The reason I mention this woman is to point out that this is the same person who made the sexual harassment charge against the male night shift manager. This means that the general manager had no problem with a woman demeaning and humiliating a new hire, to the point of provoking rage, but a sexual harassment complaint, which was probably a lie according to many of the employees, is enough reason to terminate the man. This I find incredibly sexist and offensive. Let’s reverse things to put this into perspective. How would you feel if a male manager said nothing to a male employee after he whipped his johnson out in front of a female employee, but then you find out a female employee was written up by that same manager for speaking to people in a demeaning tone?




Back to my first day, the next two videos I watched very much addressed my initial anxieties. These videos and lectures thankfully included a wide variety of subtle, more passive forms of disrespect, including condescending tone. There were even videos I related to so much I found them difficult to watch. The trainer went so far as to stress that even rolling your eyes while somebody is talking will not be tolerated. Because of these safeguards, I experience a level of comfort and security at work that I never have before. To finally be in a workplace that’s professional and respectful after all of these years of running through the gamut of bad bosses, is such a relief that I can’t even begin to describe.

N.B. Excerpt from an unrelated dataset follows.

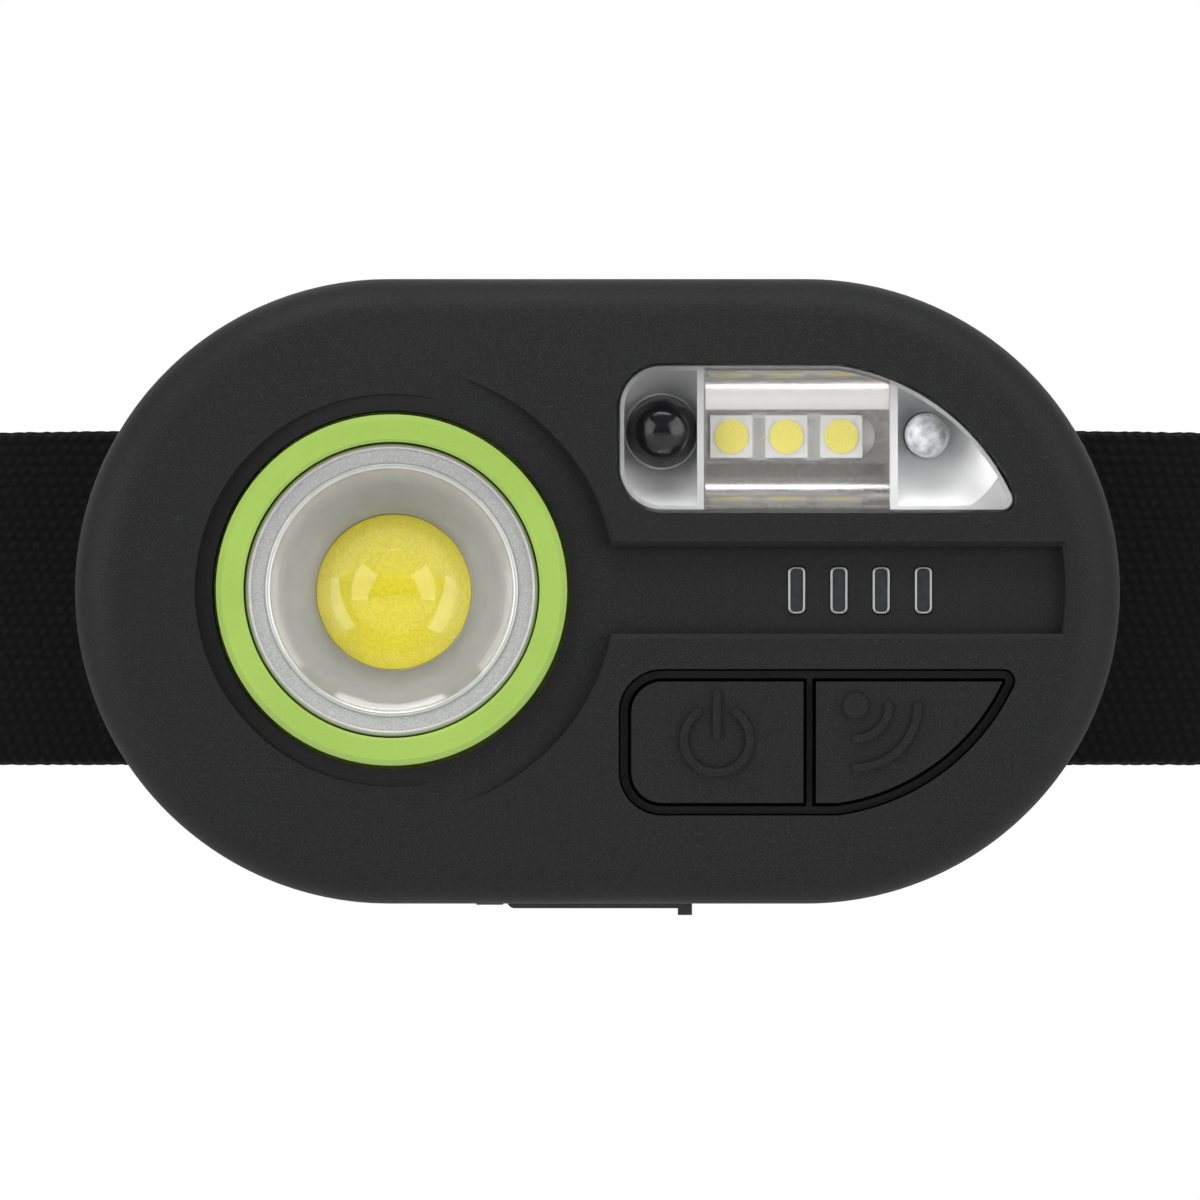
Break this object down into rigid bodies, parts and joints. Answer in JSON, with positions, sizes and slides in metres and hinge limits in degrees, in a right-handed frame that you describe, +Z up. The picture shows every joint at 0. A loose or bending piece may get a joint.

The flip side of this relief is also much grief and anger. In other words, the videos had a de-normalizing effect on me. You know when Stef gives listeners feedback such as, “that should not have happened, I’m so sorry”, he’s doing this to de-normalize that experience and to activate anger. While watching these videos, I felt as though I was receiving a similar message, something akin to, “All those times at work when you doubted yourself after being bullied? /you were actually right.  These people shouldn’t have treated you as they did.” In other words, I was being validated. Now these memories have made the transition from foggy uncertainty to being officially bad memories that are worthy of grief. So, many of my past co-workers and employees would have been fired or written up if they exhibited the kind of behavior I mentioned earlier at my current job. Now, I now have certainty and with it comes sweet, rich, and just anger. And the future is looking bright because now, after being exposed to such high standards, I know for sure what’s appropriate behavior at work and it will be that much easier to push back against people’s crazy. Especially, since at this company, to push back would be swimming with the current.